Despite the fact that the Dallas area is peppered with a great number of construction projects, Dallas is a less-than-ideal location for construction workers to live, according to a study by ABODO Apartments, which maintains an extensive inventory of multifamily properties.

In its “Cost & Opportunity” study, which examined the livability of cities given a specific occupation category, the report ranked the Dallas-Plano-Irving area 64th out of 76 regions across the country for those in the construction and extraction (meaning “earth drillers,” for example) fields. The study considered and compared the likes of wages and rents in each region. According to ABODO, the unsatisfactory wage is the main reason Dallas ranked so low. A general construction laborer in the Dallas area makes an average salary of $28,000, while a New York construction worker makes nearly $51,000, studies show.

Jose Garza, executive director of the Austin-based Workers Defense Project, which advocates for low-wage workers, says poor pay is just one part of the problem. The main reason there’s a shortage of labor is that the construction industry itself has failed to invest in its workforce, Garza says. “They have failed to invest the time and money to make sure that construction jobs are good-paying jobs, with pathways to middle-class careers,” Garza says. “And they have failed to invest the time to make sure that construction jobs are safe jobs.” According to a 2016 study by the WDP, more construction workers die in Texas than in any other state, with one worker passing away every three days.

In Dallas, the study goes on, the two leading concerns of construction workers are various forms of wage theft—such as not being paid time-and-a-half for overtime hours, or illegally having money deducted from their paycheck—and a lack of basic employments benefits, like medical insurance or paid sick days.
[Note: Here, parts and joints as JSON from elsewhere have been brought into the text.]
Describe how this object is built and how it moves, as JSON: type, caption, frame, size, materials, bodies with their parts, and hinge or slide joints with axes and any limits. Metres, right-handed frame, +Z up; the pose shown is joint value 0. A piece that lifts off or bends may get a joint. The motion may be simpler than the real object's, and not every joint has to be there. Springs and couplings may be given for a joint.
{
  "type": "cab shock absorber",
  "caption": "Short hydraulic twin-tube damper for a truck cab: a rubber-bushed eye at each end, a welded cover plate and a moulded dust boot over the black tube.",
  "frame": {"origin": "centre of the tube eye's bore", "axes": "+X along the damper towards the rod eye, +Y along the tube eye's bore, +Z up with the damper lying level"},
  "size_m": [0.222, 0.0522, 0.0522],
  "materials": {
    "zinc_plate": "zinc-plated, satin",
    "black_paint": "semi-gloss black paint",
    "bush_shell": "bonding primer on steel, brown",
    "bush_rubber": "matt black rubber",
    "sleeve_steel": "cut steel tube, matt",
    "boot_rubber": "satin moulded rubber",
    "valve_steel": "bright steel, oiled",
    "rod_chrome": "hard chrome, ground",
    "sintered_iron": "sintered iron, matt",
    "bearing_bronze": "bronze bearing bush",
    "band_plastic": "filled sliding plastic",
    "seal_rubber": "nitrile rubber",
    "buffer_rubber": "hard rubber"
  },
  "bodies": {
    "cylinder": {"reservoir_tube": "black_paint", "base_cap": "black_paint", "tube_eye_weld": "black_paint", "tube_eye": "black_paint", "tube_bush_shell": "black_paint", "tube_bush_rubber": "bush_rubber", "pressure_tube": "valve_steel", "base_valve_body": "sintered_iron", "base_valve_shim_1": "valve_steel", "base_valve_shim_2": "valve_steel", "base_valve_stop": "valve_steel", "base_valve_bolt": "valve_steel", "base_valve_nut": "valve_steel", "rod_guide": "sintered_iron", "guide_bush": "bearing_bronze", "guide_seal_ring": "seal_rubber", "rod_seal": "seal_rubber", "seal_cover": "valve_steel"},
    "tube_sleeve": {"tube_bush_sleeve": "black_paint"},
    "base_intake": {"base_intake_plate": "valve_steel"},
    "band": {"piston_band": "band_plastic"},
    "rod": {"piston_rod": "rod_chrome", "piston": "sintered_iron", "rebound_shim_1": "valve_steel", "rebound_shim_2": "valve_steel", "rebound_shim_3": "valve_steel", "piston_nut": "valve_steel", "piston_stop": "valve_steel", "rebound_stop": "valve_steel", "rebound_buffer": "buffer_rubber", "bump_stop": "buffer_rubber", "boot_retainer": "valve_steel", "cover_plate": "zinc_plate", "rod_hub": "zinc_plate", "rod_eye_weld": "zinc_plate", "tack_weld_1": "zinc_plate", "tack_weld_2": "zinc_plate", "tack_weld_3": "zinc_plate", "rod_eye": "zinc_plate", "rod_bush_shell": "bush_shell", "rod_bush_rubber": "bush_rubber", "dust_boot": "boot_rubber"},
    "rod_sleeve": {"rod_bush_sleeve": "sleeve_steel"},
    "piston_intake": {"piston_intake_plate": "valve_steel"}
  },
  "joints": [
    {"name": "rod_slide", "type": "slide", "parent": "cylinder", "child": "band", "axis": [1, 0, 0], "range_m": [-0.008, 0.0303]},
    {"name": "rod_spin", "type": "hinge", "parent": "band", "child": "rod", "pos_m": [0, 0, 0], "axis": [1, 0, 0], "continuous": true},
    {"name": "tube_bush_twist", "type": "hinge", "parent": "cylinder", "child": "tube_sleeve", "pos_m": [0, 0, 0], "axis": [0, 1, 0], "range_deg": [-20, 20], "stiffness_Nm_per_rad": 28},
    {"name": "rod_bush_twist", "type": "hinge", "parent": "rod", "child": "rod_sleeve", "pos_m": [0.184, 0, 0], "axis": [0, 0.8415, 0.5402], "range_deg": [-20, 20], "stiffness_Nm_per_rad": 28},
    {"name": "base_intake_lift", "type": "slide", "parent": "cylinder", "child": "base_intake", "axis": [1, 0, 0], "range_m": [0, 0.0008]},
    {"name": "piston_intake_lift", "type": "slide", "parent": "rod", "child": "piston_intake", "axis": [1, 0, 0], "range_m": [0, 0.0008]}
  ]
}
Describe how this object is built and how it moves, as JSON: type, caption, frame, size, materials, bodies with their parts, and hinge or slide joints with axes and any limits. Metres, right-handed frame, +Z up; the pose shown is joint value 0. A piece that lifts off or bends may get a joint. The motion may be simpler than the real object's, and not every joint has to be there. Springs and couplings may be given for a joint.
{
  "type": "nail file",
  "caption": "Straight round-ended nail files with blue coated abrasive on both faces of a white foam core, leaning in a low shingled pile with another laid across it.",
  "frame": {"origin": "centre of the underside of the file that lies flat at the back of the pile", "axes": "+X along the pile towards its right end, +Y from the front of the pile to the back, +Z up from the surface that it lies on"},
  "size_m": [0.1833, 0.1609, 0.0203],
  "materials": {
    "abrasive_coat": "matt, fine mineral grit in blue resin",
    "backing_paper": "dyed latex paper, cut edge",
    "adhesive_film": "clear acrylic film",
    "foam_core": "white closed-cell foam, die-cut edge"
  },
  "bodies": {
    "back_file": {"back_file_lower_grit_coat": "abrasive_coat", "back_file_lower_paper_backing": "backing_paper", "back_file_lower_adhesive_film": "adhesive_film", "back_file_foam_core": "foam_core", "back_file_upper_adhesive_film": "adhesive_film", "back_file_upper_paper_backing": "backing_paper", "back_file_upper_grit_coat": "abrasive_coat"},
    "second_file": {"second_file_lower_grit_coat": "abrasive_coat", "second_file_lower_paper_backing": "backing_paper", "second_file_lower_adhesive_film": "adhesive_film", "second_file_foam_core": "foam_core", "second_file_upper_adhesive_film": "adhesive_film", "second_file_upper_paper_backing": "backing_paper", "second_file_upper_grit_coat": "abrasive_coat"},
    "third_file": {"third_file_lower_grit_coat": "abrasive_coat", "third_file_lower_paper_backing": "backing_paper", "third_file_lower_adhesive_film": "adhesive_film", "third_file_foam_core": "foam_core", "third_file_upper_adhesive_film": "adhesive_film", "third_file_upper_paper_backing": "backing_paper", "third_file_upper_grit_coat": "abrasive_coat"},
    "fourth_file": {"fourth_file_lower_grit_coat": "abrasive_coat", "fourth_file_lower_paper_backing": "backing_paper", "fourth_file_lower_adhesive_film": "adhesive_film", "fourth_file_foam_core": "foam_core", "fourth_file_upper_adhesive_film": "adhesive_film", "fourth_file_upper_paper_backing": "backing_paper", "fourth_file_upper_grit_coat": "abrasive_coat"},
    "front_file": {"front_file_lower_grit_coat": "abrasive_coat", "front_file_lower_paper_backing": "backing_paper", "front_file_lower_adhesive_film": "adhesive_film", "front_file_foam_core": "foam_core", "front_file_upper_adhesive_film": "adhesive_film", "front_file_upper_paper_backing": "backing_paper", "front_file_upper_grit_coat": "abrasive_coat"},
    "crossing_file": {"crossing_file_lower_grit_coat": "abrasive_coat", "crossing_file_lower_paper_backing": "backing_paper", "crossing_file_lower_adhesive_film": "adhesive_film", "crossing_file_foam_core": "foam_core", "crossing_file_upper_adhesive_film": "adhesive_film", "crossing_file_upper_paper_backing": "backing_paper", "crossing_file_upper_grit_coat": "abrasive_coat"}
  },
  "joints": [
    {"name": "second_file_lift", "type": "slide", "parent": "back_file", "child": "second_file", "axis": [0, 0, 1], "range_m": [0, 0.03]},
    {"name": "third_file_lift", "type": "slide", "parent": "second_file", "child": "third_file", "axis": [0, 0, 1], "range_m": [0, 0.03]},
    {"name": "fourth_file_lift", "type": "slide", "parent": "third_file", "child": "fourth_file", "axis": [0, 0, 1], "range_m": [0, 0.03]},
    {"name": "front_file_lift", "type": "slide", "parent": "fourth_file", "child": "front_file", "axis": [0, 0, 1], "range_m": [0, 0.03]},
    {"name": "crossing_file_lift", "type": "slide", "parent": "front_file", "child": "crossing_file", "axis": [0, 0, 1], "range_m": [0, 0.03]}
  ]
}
The study found that, of those surveyed, more than 38 percent of Dallas workers reported their employer does not offer any benefits, and 13 percent of Dallas workers have experienced not getting paid by their employer at some point in their construction career. And, undocumented workers are the most likely to be abused.

Representatives of the North Texas construction industry either declined to comment for this article, or failed to respond to requests for comment.
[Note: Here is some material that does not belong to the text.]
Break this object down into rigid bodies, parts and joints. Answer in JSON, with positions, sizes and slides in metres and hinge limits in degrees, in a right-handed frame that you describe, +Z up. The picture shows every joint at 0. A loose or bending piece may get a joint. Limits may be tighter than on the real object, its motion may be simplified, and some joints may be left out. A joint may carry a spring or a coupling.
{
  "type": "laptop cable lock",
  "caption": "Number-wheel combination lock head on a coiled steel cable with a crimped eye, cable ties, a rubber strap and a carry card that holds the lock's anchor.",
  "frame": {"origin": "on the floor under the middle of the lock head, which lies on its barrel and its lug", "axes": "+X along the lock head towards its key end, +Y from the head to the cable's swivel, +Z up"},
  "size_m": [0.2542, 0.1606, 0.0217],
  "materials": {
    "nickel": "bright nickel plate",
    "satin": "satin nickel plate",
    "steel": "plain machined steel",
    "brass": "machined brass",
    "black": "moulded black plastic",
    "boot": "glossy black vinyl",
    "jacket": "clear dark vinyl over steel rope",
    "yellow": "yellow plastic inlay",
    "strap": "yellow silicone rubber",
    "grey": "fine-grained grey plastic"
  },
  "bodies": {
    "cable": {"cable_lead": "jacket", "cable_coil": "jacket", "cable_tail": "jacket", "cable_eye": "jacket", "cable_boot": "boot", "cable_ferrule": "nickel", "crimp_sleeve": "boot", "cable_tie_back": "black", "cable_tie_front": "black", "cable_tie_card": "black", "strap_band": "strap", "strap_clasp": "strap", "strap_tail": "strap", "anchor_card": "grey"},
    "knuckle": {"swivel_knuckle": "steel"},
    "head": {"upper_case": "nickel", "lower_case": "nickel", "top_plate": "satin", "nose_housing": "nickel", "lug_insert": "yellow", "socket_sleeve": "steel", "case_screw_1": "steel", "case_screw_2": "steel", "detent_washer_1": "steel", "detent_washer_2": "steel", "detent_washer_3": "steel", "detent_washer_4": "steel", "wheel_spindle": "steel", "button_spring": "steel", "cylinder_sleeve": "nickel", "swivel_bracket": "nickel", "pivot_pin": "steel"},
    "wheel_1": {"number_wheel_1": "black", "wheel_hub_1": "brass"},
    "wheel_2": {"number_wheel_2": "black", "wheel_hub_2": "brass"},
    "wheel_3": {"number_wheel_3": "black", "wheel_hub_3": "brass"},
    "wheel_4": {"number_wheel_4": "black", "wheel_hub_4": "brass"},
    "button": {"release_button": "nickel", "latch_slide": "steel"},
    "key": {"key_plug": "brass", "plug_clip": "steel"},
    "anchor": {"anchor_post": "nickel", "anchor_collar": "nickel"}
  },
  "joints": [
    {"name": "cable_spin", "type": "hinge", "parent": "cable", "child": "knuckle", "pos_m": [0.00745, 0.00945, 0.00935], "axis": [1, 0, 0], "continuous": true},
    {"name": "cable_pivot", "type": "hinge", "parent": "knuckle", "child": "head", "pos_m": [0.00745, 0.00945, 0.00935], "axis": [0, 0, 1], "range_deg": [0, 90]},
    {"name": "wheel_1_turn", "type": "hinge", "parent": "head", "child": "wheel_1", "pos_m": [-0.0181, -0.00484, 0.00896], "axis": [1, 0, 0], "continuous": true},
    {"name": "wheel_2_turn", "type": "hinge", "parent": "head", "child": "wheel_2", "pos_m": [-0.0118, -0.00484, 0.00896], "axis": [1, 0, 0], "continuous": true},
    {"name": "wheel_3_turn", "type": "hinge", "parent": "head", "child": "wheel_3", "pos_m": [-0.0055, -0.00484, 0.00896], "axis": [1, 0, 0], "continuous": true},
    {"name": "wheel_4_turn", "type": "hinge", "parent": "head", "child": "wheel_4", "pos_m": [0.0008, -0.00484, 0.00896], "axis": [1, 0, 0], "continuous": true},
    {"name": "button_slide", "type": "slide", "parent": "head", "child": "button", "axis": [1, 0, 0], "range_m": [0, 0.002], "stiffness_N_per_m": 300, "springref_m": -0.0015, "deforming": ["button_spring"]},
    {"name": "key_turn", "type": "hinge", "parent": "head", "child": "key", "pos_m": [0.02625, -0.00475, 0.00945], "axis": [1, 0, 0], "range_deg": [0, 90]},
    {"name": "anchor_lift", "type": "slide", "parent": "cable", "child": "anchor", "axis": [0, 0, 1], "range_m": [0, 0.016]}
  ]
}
An unauthorized immigrant named “Alexander,” an electrician and subcontractor who’s been in the commercial real estate industry for 12 years, echoes Garza’s concerns. He adds that the Texas political climate, including the state’s’ new “sanctuary cities” ban, has also impacted the workforce. “A lot of people here have decided to go to other states, ones that are more liberal,” he says. “They’re scared of being detained while they’re working, or being transported from their homes … or from work.”

According to a recent CBRE report, there was a nearly 12 percent increase in national construction costs between 2011 and 2016. Scott Beck, CEO of Dallas-based Beck Ventures, says one element in the increase—the cost of labor—has gone up because the demand exceeds the supply. Though an increase in material costs also contributes to construction cost inflation, he says, materials can be dealt with, usually by producing more or paying more.
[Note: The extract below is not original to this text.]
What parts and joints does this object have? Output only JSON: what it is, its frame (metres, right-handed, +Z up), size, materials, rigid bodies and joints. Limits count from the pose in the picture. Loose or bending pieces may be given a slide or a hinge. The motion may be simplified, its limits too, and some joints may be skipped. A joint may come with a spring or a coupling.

“But with labor, there’s only a certain amount of actual workforce,” Beck says. “And a lot of it in construction is not just a person digging a ditch. It’s an actual person that has a skillset.” With a finite amount of labor, some contractors have begun “stealing” workers off other jobs, Beck says. They offer to pay workers one-and-a-half times what they’re already making, in exchange for showing up to the new contractor’s project the next day to meet a deadline.

Beck says that companies like Beck Ventures, which has been in business for 46 years, are somewhat less sensitive to labor-expense increases overall, because they’ve built good relationships with specific workers over time. But he says that for a huge project like its multibillion-dollar Dallas Midtown development, which will require a very large construction crew, Beck Ventures could encounter the same problems as everyone else. A number of workers who will be needed “have no allegiance to me more than they have to somebody else,” Beck says.

Nancy Hernandez is a freelance writer in Dallas.